Japon, Sion Sono, 2005

Canadian Premiere, Hosted by Director Sion Sono
From the director of Suicide Club comes this disturbing, visually electrifying shocker about a sexually abused young woman who becomes Japan 's leading writer of erotica while struggling with a hallucinatory hold on a constantly shifting reality. This year's most challenging title, Strange Circus is a surreal shockfest that just gets more disturbing as it progresses down its increasingly dream-like path, and much of the audience is likely to be reeling - even before the amputations, bondage imprisonment or transsexuality come into play. A transgressive and controversial poetic work that is as fascinating as it is upsetting, as vital as it is dangerous.

 
SUNDAY SEOUL

Corée, Park Sung-hun, 2006

Canadian Premiere
A three-in-one wacky pack of horrific hilarity and fantastic fun, Sunday Seoul is modeled on those vintage horror/fantasy omnibuses, from Mario Bava's Black Sabbath through to Twilight Zone: The Movie - with a sharp twist of the deadpan, deprecating humour Koreans can't resist injecting into such things.

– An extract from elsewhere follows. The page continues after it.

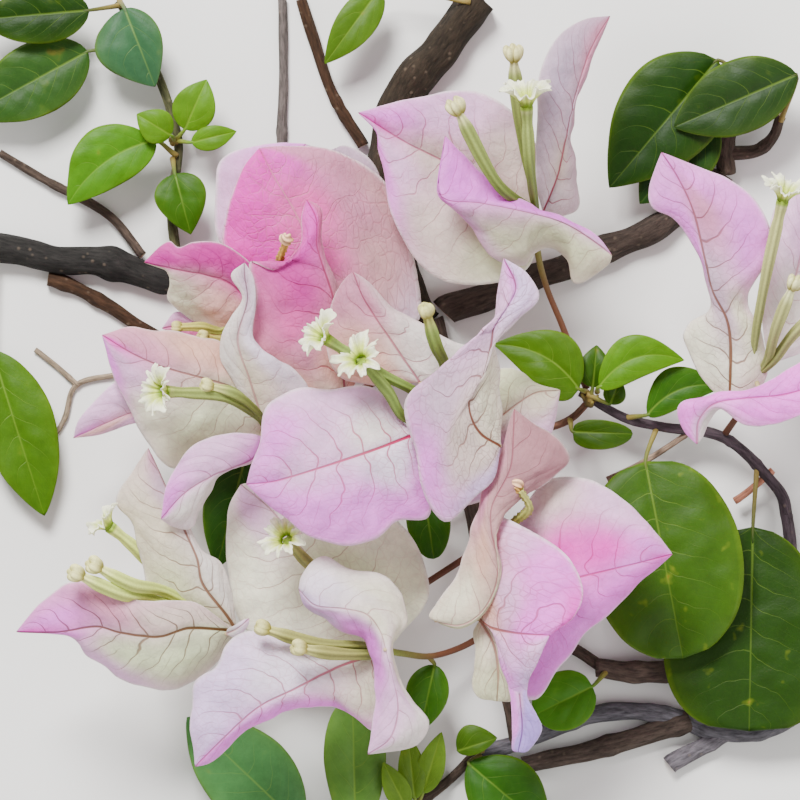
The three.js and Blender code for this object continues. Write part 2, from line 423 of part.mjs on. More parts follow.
// A limb is a line with a radius at each end. A branching limb has more than one.
const LIMBS = {
  bough_spine_upper: [{ path: [[16.4, 81.6, 3.8], [8, 71, 3.8], [0, 60, 3.7], [-3, 44, 3.6], [0, 28, 3.5],
    [5.6, 15, 3.4]], radii: [3.8, 3.3], steps: 8 }],
  bough_spine_lower: [{ path: [[6, 14.2, 3.3], [12, -4, 3.1], [16.4, -24, 2.9], [21, -44, 2.6], [24.2, -66.4, 2.3]],
    radii: [3.2, 2.2], steps: 7 }],
  bough_right: [{ path: [[9, 17.6, 3.2], [27, 24.6, 3], [40, 30, 2.8], [54, 36.2, 2.6], [62, 41.8, 2.5],
    [65.2, 45.8, 2.6]], radii: [2.9, 2.2], steps: 7 }],
  bough_right_stub: [
    { path: [[65.9, 47.6, 3], [66.2, 54, 5], [70.4, 59.6, 7], [73.4, 66.4, 8.4]], radii: [2, 1.3], steps: 4 },
    { path: [[66.2, 50, 3.8], [72.4, 50.6, 4], [75.6, 53.4, 5.4], [77, 57.4, 6.6]], radii: [1.5, 1], steps: 4 },
  ],
  bough_left: [{ path: [[-3.8, 27, 2.9], [-20, 23, 2.6], [-45.4, 24.4, 2.6], [-60, 27.4, 2.8], [-84, 31, 3]],
    radii: [2.4, 2.9], steps: 7 }],
  branch_left_low: [{ path: [[-71.2, 24.6, 1.8], [-65, 22.4, 1.6], [-58, 18.8, 1.5], [-52.4, 14.8, 1.4], [-42, 8, 1.3]],
    radii: [1.5, 1.1], steps: 5 }],
  twig_left_high: [{ path: [[-52, 29.2, 3], [-54, 32, 2.4], [-58.6, 37.2, 1.8], [-72.4, 44.8, 1.6], [-81, 50, 1.6]],
    radii: [0.9, 0.8], steps: 5 }],
  bough_low: [{ path: [[16.4, -71, 1.7], [22, -69.8, 1.8], [31, -66.4, 1.9], [37.8, -63.8, 1.9], [47, -62.8, 2],
    [56.2, -64.2, 2], [63, -67, 2], [72.2, -67, 2], [84, -61, 2.1]], radii: [1.6, 2.1], steps: 10 }],
  bough_low_stub: [{ path: [[62, -69.6, 1.8], [58, -71.8, 1.8], [54.4, -73.8, 1.8]], radii: [1.6, 1.8], steps: 2 }],
  bough_low_brown: [{ path: [[24.8, -73.8, 2], [33, -71.8, 2], [41.4, -70, 2.1], [49.6, -67.5, 2.1]],
    radii: [1.7, 2.1], steps: 4 }],
  twig_mid: [{ path: [[24.8, -47.8, 3.4], [33.6, -49.8, 3.2], [40.2, -53.6, 3]], radii: [1.1, 1.2], steps: 3 }],
  bough_mid: [{ path: [[40.99, -54.25, 2.82], [47, -55.2, 2.6], [54.4, -54.8, 2.5]], radii: [2, 2.4], steps: 3 }],
  stem_right_upper: [{ path: [[38.2, 0.4, 12], [45.4, -3.6, 10.6], [52.8, -5.4, 9.6], [60.8, -6.2, 8.6],
    [65.8, -7.8, 7.8], [70.2, -11, 6.6], [74.4, -15.6, 5.4], [77.2, -19.6, 4.4], [78.2, -24, 3.6]],
    radii: [0.8, 1.25], steps: 9 }],
  stem_right_lower: [{ path: [[78.3, -24.6, 3.4], [79.4, -34, 2.4], [79.4, -48, 1.8], [78.4, -58, 1.6],
    [77.6, -61, 1.9]], radii: [1.25, 1.5], steps: 5 }],
  twig_centre: [{ path: [[37.2, -1, 11.6], [34.6, -3.6, 11], [30.6, -5.4, 10], [22, -7, 8], [16.2, -6.8, 5.2]],
    radii: [0.7, 0.9], steps: 5 }],
  twig_tan: [{ path: [[41.8, -16, 5.6], [49, -12.6, 6.4], [57.15, -7.31, 8.39]], radii: [0.55, 0.6], steps: 2 }],
  twig_orange: [{ path: [[67.6, -20.4, 4], [70, -18.6, 4.4], [72.6, -16.4, 4.8]], radii: [0.8, 0.7], steps: 2 }],
  twig_fork: [
    { path: [[-44.4, 7.6, 1.2], [-57, 5.2, 1], [-65.6, 2.8, 1], [-68, -4, 1], [-73, -12, 1]], radii: [0.6, 0.5],
      steps: 5 },
    { path: [[-65, 2.8, 1], [-69, 6.4, 1], [-73.8, 10.2, 1]], radii: [0.6, 0.5], steps: 2 },
  ],
  twig_top_dark: [{ path: [[-20, 81, 1.8], [-14.2, 63.2, 2], [-7.4, 51.4, 2.4]], radii: [1.1, 1.2], steps: 4 }],
  twig_top_grey: [{ path: [[-23.8, 81, 1.4], [-23.6, 66, 1.4], [-23.8, 52, 1.4], [-21, 26.4, 1.8]],
    radii: [0.9, 1], steps: 4 }],
  shoot_low: [{ path: [[15.4, -71.6, 1.6], [6, -80, 1.4], [-6, -87.6, 1.4], [-20, -88, 1.4]], radii: [1, 0.8],
    steps: 5 }],
  shoot_high: [{ path: [[-45.4, 28, 3.2], [-46, 40, 3.6], [-45, 53, 4.6], [-50, 68, 4.6], [-57, 80.6, 4.6]],
    radii: [1, 0.8], steps: 6 }],
};

const BROWN_LIMBS = ['bough_low_brown', 'bough_mid', 'bough_left', 'branch_left_low', 'twig_top_dark'];
const YOUNG_LEAVES = ['leaf_node_left', 'leaf_node_right', 'leaves_node_young', 'leaf_node_low', 'leaf_shoot_upper',
  'leaves_bottom_young', 'leaf_high_left', 'leaves_high_young'];

function curveThrough(points) {
  return new THREE.CatmullRomCurve3(points.map((point) => new THREE.Vector3(...point)), false, 'centripetal');
}

// Geometry with its shared vertices merged, as a solid
function solidOf(geometry) {
  geometry.deleteAttribute('normal');
  geometry.deleteAttribute('uv');
  const merged = BufferGeometryUtils.mergeVertices(geometry, WELD_DISTANCE);
  return new wasm.Manifold(new wasm.Mesh({
    numProp: 3,
    vertProperties: new Float32Array(merged.attributes.position.array),
    triVerts: new Uint32Array(merged.index.array),
  }));
}

function geometryOf(solid) {
  const mesh = solid.getMesh();
  const geometry = new THREE.BufferGeometry();
  geometry.setAttribute('position', new THREE.BufferAttribute(new Float32Array(mesh.vertProperties), 3));
  geometry.setIndex(new THREE.BufferAttribute(new Uint32Array(mesh.triVerts), 1));
  geometry.computeVertexNormals();
  return geometry;
}

// A closed prism laid along a curve, tapering from one radius to the other
function limb(points, [startRadius, endRadius], steps, sides = LIMB_SIDES) {
  const path = curveThrough(points);
  const frames = path.computeFrenetFrames(steps, false);
  const geometry = new THREE.CylinderGeometry(1, 1, 1, sides, steps);
  const position = geometry.attributes.position;
  for (let i = 0; i < position.count; i += 1) {
    const step = Math.round((0.5 - position.getY(i)) * steps);
    const radius = THREE.MathUtils.lerp(startRadius, endRadius, step / steps);
    const place = path.getPointAt(step / steps)
      .addScaledVector(frames.normals[step], position.getX(i) * radius)
      .addScaledVector(frames.binormals[step], position.getZ(i) * radius);
    position.setXYZ(i, place.x, place.y, place.z);
  }
  return solidOf(geometry);
}

// Rows of three points: on the left margin, on the rib and on the right margin
function sheetRows({ rib, left, right, rows = BRACT_ROWS }) {
  const margins = [left, right].map((side) => [rib[0], ...side, rib.at(-1)]);
  const lines = [margins[0], rib, margins[1]].map(curveThrough);
  return Array.from({ length: rows }, (_, row) => {
    const along = THREE.MathUtils.lerp(SHEET_START, SHEET_END, row / (rows - 1));
    return lines.map((line) => line.getPointAt(along));
  });
}

// A box whose two large faces lie half a thickness to either side of the rows
function blade(rows, thickness) {
  const length = rows.length - 1;
  const width = rows[0].length - 1;
  const geometry = new THREE.BoxGeometry(1, 1, 1, length, width, 1);
  const position = geometry.attributes.position;
  for (let i = 0; i < position.count; i += 1) {
    const row = Math.round((position.getX(i) + 0.5) * length);
    const column = Math.round((position.getY(i) + 0.5) * width);
    const along = rows[Math.min(row + 1, length)][column].clone().sub(rows[Math.max(row - 1, 0)][column]);
    const acrossWay = rows[row][Math.min(column + 1, width)].clone().sub(rows[row][Math.max(column - 1, 0)]);
    const out = along.cross(acrossWay).normalize();
    const place = rows[row][column].clone().addScaledVector(out, Math.sign(position.getZ(i)) * thickness / 2);
    position.setXYZ(i, place.x, place.y, place.z);
  }
  return solidOf(geometry);
}

// The open, closed or withered head at the mouth of a flower tube
function flowerHead(kind, bend, mouth) {
  const end = new THREE.Vector3(...mouth);
  const way = end.clone().sub(new THREE.Vector3(...bend)).normalize();
  const turn = new THREE.Quaternion().setFromUnitVectors(new THREE.Vector3(0, 1, 0), way);
  let geometry;
  if (kind === 'star') {
    geometry = new THREE.CylinderGeometry(STAR_RADIUS, FLOWER_TUBE_RADIUS, STAR_DEPTH, STAR_SIDES);
  } else if (kind === 'bud') {
    geometry = new THREE.SphereGeometry(BUD_RADIUS, HEAD_SIDES, HEAD_RINGS);
    geometry.scale(1, BUD_LENGTH / (2 * BUD_RADIUS), 1);
  } else {
    geometry = new THREE.SphereGeometry(WITHERED_RADIUS, HEAD_SIDES, HEAD_RINGS);
  }
  geometry.applyQuaternion(turn);
  geometry.translate(end.x, end.y, end.z);
  return solidOf(geometry);
}

function bloom({ heart, stalk, bracts, flowers }) {
  let solid = limb([...stalk, heart], [STALK_RADIUS, STALK_RADIUS], stalk.length + 1, STALK_SIDES);
  for (const bract of bracts) {
    solid = solid.add(blade(sheetRows(bract), BRACT_THICKNESS));
    const foot = bract.claw ?? curveThrough(bract.rib).getPointAt(CLAW_REACH).toArray();
    solid = solid.add(limb([heart, foot], [CLAW_RADIUS, CLAW_RADIUS], 1, SLIM_SIDES));
  }
  for (const [kind, base, bend, mouth] of flowers) {
    const tube = [heart, base, bend, mouth];
    solid = solid.add(limb(tube, [FLOWER_TUBE_RADIUS, FLOWER_TUBE_RADIUS], SLIM_STEPS, SLIM_SIDES));
    solid = solid.add(flowerHead(kind, bend, mouth));
  }
  return solid;
}

// An ovate leaf outline: 1 at its widest place and 0 at both ends
function leafOutline(along, widest, blunt) {
  const round = blunt ? BLUNT_FULLNESS : POINTED_FULLNESS;
  const near = (along / widest) ** (widest * round);
  const far = ((1 - along) / (1 - widest)) ** ((1 - widest) * round);
  return near * far;
}

function leafRows(shape) {
  const { base, tip, left, right, bow = 0, arch = LEAF_ARCH, blunt = 0 } = shape;
  const { widest = LEAF_WIDEST, rows = LEAF_ROWS } = shape;
  const start = new THREE.Vector3(...base);
  const end = new THREE.Vector3(...tip);
  const way = end.clone().sub(start).setZ(0).normalize();
  const toLeft = new THREE.Vector3(-way.y, way.x, 0);
  return Array.from({ length: rows }, (_, row) => {
    const along = THREE.MathUtils.lerp(SHEET_START, SHEET_END, row / (rows - 1));
    const hump = 4 * along * (1 - along);
    const centre = start.clone().lerp(end, along).addScaledVector(toLeft, bow * hump);
    centre.z += arch * hump;
    const reach = leafOutline(along, widest, blunt);
    return [left, 0, -right].map((side) => centre.clone().addScaledVector(toLeft, side * reach));
  });
}

function leaf(blades) {
  let solid = null;
  for (const one of blades) {
    const body = blade(leafRows(one), LEAF_THICKNESS);
    const start = new THREE.Vector3(...one.base);
    const foot = start.clone().lerp(new THREE.Vector3(...one.tip), PETIOLE_REACH).toArray();
    const line = [one.stalk, one.base, foot];
    const stalk = limb(line, [PETIOLE_RADIUS, PETIOLE_RADIUS], SLIM_STEPS, SLIM_SIDES);
    solid = solid ? solid.add(body).add(stalk) : body.add(stalk);
  }
  return solid;
}

function limbs(branches) {
  return branches.map(({ path, radii, steps }) => limb(path, radii, steps)).reduce((all, one) => all.add(one));
}

const branch = new THREE.Group();
branch.position.set(-FLOOR_CENTRE[0], -FLOOR_CENTRE[1], -FLOOR_CENTRE[2]);

function addPiece(name, solid, colour, roughness) {
  const material = new THREE.MeshStandardMaterial({ color: COLOURS[colour], roughness, metalness: 0 });
  const piece = new THREE.Mesh(geometryOf(solid), material);
  piece.name = name;
  branch.add(piece);
}

for (const [name, parts] of Object.entries(LIMBS)) {
  addPiece(name, limbs(parts), BROWN_LIMBS.includes(name) ? 'brownBark' : 'greyBark', 0.85);
}
for (const [name, blades] of Object.entries(LEAVES)) {
  addPiece(name, leaf(blades), YOUNG_LEAVES.includes(name) ? 'youngLeaf' : 'leaf', 0.5);
}
for (const [name, parts] of Object.entries(BLOOMS)) {
  addPiece(name, bloom(parts), parts.colour, 0.7);
}

const object = new THREE.Group();
object.add(branch);

export default object;
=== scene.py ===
# A cut flowering bougainvillea branch, lying on its back on a pale studio floor.
# The guide lines are in millimetres from the middle of the spray, as the solids have them.
import math
from itertools import combinations

import bpy
import numpy as np
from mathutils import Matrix, Vector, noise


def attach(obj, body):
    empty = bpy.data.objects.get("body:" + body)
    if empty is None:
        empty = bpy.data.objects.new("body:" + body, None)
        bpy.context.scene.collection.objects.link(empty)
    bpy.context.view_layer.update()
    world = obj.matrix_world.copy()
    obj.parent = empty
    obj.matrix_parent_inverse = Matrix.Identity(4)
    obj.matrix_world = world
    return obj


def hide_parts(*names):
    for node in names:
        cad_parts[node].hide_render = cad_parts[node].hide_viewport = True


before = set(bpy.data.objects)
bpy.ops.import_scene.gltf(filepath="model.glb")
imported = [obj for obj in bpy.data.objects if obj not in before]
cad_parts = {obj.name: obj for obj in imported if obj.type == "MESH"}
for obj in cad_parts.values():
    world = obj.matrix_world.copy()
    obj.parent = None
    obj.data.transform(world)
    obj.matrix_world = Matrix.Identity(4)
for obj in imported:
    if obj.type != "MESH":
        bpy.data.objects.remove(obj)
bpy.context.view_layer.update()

MM = 0.001
FLOOR_CENTRE = np.array((0.6, -2.6, 0.24))

# The frame of the photograph, 160 mm wide at the height of the bracts, seen from far above
FIELD_MM = 160.0
FIELD_HEIGHT_MM = 35.0
CAMERA_DISTANCE_M = 3.0
SENSOR_MM = 36.0

BRACT_MM = 0.22
LEAF_MM = 0.3
PETAL_MM = 0.16
WELD_MM = 0.02
BRACT_ROWS = 80
LEAF_ROWS = 44
SIDE_VEIN_MM = 0.06
VEIN_PITCH_MM = 5.2
VEIN_SWEEP = 1.5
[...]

Keep in mind that the film's title is the name of a notorious tabloid paper (the Korean equivalent of the Weekly World News), which went out of print a decade ago. Thrills, chills and chuckles galore!

 

SYNESTHESIA

Japon, Toro Matsuura, 2005

North American Premiere, Hosted by Director Toro Matsuura
"What you see is not what I see." Synesthesia is a rare sensorial disorder in which the stimulation of one sense invokes the response of another. Those afflicted taste colors, see sounds and experience the world in ways that alienate them from the rest of society. Shinsuke (Swallowtail Butterfly's Eguchi Yosuke) has been dealing with synesthesia his entire life, but has adapted enough social survival skills to mostly hide his condition from those around him. He has long held a fascination with a notorious killer who christened himself Picasso (Ryuhei Matsuda). Picasso has become legendary among certain underground subcultures for releasing a hypnotic video game through which players can be lulled into a trance state. He has used the game to induce a string of murders and suicides. What particularly fascinates Shinsuke is the unusual visual signature the killer has left on his crime scenes. A mesmerizing and haunting discourse on loneliness, Synethesia marks the arrival of a fascinating new auteur.

 

TAPE Number 31
Chine, Agan, 2005

North American Premiere, Hosted by Director Agan
Through a series of taped interviews we meet the central players, a crew of eight documentary filmmakers assembled to travel into the remote mountain regions of China to shoot a Discovery Channel documentary on a reported tribe of sasquatch-like "wild-men" living in isolation there. Tape Number 31 is a very rare beast, a horror film out of mainland China . Built around the "found tape" premise as it is, comparisons to The Blair Witch Project are inevitable, but this is a fairly different animal. The supernatural element is entirely absent, with the film aiming more for Grizzly Man -gone-bad than any sort of ghost shocker. The action takes place in the remote the mountainous regions of China , providing one of the most beautiful and dramatic landscapes in the world.

 

TRAIN MAN

Japon, Masanori Murakami, 2005

Canadian Premiere
Shot in 25 days, then released into cinemas only 35 days later, Train Man is a sweet, lyrical, technologically savvy and occasionally magical retelling of a true story that's grabbed Japan by its heartstrings. It's based on a million-selling book of the same name from 2004, authored not by a single writer but rather by every blog poster who did their part to bring together the titular Train Man and the lady he's fallen for. It's certainly a funny and touching romantic comedy. As telecommunications technology evolves to a point where it all too easily replaces the messy, complicated matters of unshielded human interaction, and more and more people find themselves glumly locked away in a lonely, digital simulacrum of a social life, Train Man shows how our hunger for real love, real connection and a real sense of being part of a community brings the best of us to the surface, like flowers breaking through the concrete of a grim, grey sidewalk.